In sending this out (below) last night, I transposed the identification
of the "Italian" to Herr Beethoven when it was really for Signori Resphigi.
Rod Stephens wrote:
> Hello Rod,
> This reply is from another Rod (myself), and the one recording I
> bought when Hi-Fi hit our country was the Westminster demo record (it
> was mono, since this preceded stereo), "WESTMINSTER'S HI-FI
> DEMONSTRATION RECORD" #DRB. From the cover, "A PRESENTATION OF MUSIC
> FROM OUTSTANDING WESTMINSTER RECORDINGS SELECTED FOR DEMONSTRATION
> PURPOSES OF FINE, WIDE-RANGE PHONOGRAPH EQUIPMENT
> * The Contents
> FREQUENCY TONES IN ALL AUDIBLE RANGES FROM 40 TO 15,000 CPS.
> MUSIC WITH CONTROLLABLE RANGE FROM 30 TO 15,000 CPS.
> DEFINITION IN LOUD PASSAGES WITHOUT INTERMODULATION
> SEPARATE BANDS OF SOUND OF PERCUSSION, STRING, WOODWIND
> AND BRASS GROUPS, PIANO, HARPSICHORD AND GUITAR
> STROBOSCOPE FOR CONTROL OF TURNTABLE
> SPEED (The logo of
> Westminster clock tower)
> with the inscription, "Natural Balance Westminster Long Playing
> It exposed me to classical music that I hadn't ever really listened to
> before, but as a result, became a fan of such as those "far out"
> Russians like Gliere and Rachmaninoff and that crazy Italian,
> Beethoven and his later friend, Respighi.
> Ah, the joys of discovery when you're a young person (not to mention,
> Britten's "Y.P.'s Guide to the Orchestra").
> Rod Stephens
> David Lennick wrote:
>> Steven C. Barr(x) wrote:
>>> ----- Original Message ----- From: "rodbrown" <[log in to unmask]>
>>>> Hi all,
>>>> I'm timidly un-lurking for a moment because I have a question for
>>>> which I'm sure the ARSClist subscribership would have a broad range
>>>> of useful, informed opinions.
>>>> I've recently become reacquainted with an LP I really enjoyed as a
>>>> kid: "An Adventure In High Fidelity", subtitled "A 'New
>>>> Orthophonic' High Fidelity Recording." This is an RCA Victor boxed
>>>> set, LM-1802. I find I still enjoy hearing this old record.
>>>> It purports to present great-sounding (monaural) classical and
>>>> semi-classical music, but also offers some very entertaining pop
>>>> instrumentals.
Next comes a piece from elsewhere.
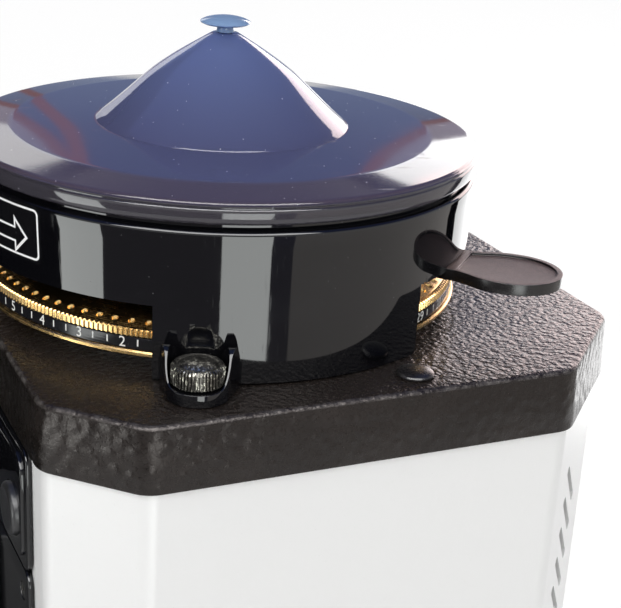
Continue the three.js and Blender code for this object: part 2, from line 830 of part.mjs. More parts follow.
// Lower burr carrier with sweeping vanes
function burrWheel() {
  const profile = [[shaftRadius + seatGap, wheelBottom - wheelHubDrop],
    [wheelHubRadius, wheelBottom - wheelHubDrop], [wheelHubRadius, wheelBottom],
    [wheelRadius, wheelBottom], [wheelRadius, wheelTop], [shaftRadius + seatGap, wheelTop]];
  const vanes = [];
  for (let i = 0; i < vaneCount; i += 1) {
    const vane = block(wheelRadius - vaneReach, wheelRadius + vaneReach, -vaneThickness / 2,
      vaneThickness / 2, wheelBottom, wheelTop + vaneRise);
    const rise = wheelTop + vaneRise + cutOverrun;
    const inner = cylinder(burrRadius + slideGap, wheelTop, rise, 0, 0, midSteps);
    vanes.push(atAngle(cut(vane, inner), vaneAngle + i * 360 / vaneCount));
  }
  const holes = burrScrewPlaces().map(([x, y]) => cylinder(burrScrewRadius + seatGap,
    wheelBottom - cutOverrun, wheelTop + cutOverrun, x, y, smallSteps / 2));
  return cut(join(revolve(profile, midSteps), ...vanes), ...holes);
}

// Heights of the motor
const bellTop = -chamberFloorDepth - chamberFloorThickness - seatGap;
const statorTop = bellTop - bellHeight - seatGap;
const statorBottom = statorTop - statorHeight;
const lowerBellTop = statorBottom - seatGap;
const lowerBellBottom = lowerBellTop - bellHeight;

function shaft() {
  const tail = lowerBellBottom - shaftTailLength;
  return cylinder(shaftRadius, tail, wheelTop, 0, 0, midSteps);
}

// Nut on the shaft's end, over the wheel's hub
function wheelNut() {
  const bottom = wheelTop + seatGap;
  return cylinder(wheelNutRadius, bottom, bottom + wheelNutHeight, 0, 0, boltSides);
}

// End bell with a bearing pocket, turned with its open side down or up
function bell(outerFace, direction) {
  const inner = outerFace + direction * bellWall;
  const pocket = outerFace + direction * (bearingHeight + bellWall);
  const rim = outerFace + direction * bellHeight;
  const pocketWall = bearingRadius + seatGap + bellWall;
  return revolve([[shaftRadius + slideGap, outerFace], [bellRadius, outerFace], [bellRadius, rim],
    [bellRadius - bellWall, rim], [bellRadius - bellWall, inner], [pocketWall, inner],
    [pocketWall, pocket], [bearingRadius + seatGap, pocket], [bearingRadius + seatGap, inner],
    [shaftRadius + slideGap, inner]], midSteps);
}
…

It's an interesting listen, full of ear-catching,
>>>> exotic sounds, highs and lows, softs and louds. It tries to be all
>>>> things to a broad range of listeners, and doesn't fail too badly,
>>>> seems to me.
>>>> I'm sure there must be any number of similar efforts committed to
>>>> vinyl by various companies who sought to interest the public in a
>>>> particular label, or a brand of equipment, or a supposed technical
>>>> breakthrough. Was this record a better-than-average example of a
>>>> genre? Would any of you care to mention any fond recollections on
>>>> this type of recording? Any recommendations?
>>> Well, I can only comment on/in my own area of expertise...that being
>>> "one level earlier" in technical terms (shellac 78rpm discs...!).
>>> And there WERE a number of "demonstration records" issued from the
>>> beginning of that format onward. I have heard, and seen, "demonstration
>>> records" made by Berliner c.1900, to be played for potential machine
>>> buyers (don't own copies, though...!). Columbia issued at least three
>>> different such discs (with a fourth version for Canada
>>> issued several different records in their D- series...I have similar
>>> on the Perfect, Bell and Gennett labels...and Philco issued two
>>> c.1930 discs intended to sell their radio-phonograph sets, along
>>> with a set of
>>> several c.1940 "demo discs" of the same sort, which feature Columbia
>>> artists and are on the Columbia label. I also own a Hit-Of-The-Week
>>> featuring a "Medley Of Canadian Songs," which may have been used for
>>> promotion here in Canada (and bears a rubber-stamped "Sample" legend
>>> as well). And...Victor DID issue a "promo record" for their first
>>> "Program Transcription" line...with a "DL-" number.
>>> Steven C. Barr
>> In the LP era, there were all sorts of demos and promos.."Adventure
>> in High Fidelity" is sure a better sample than "Hearing is Believing"
>> (music samples on side 2 are fine, but the comparisons on side 1
>> include modern versions vs acousticals!). In the early stereo days,
>> RCA put out "Bob And Ray Throw a Stereo Spectacular" and "Sounds in
>> Space"..the latter has crossed my hands 3 times, never in playable
>> condition (the last copy had the Glenn Gould "So You Want To Write a
>> Fugue" flexi scotch taped to it!).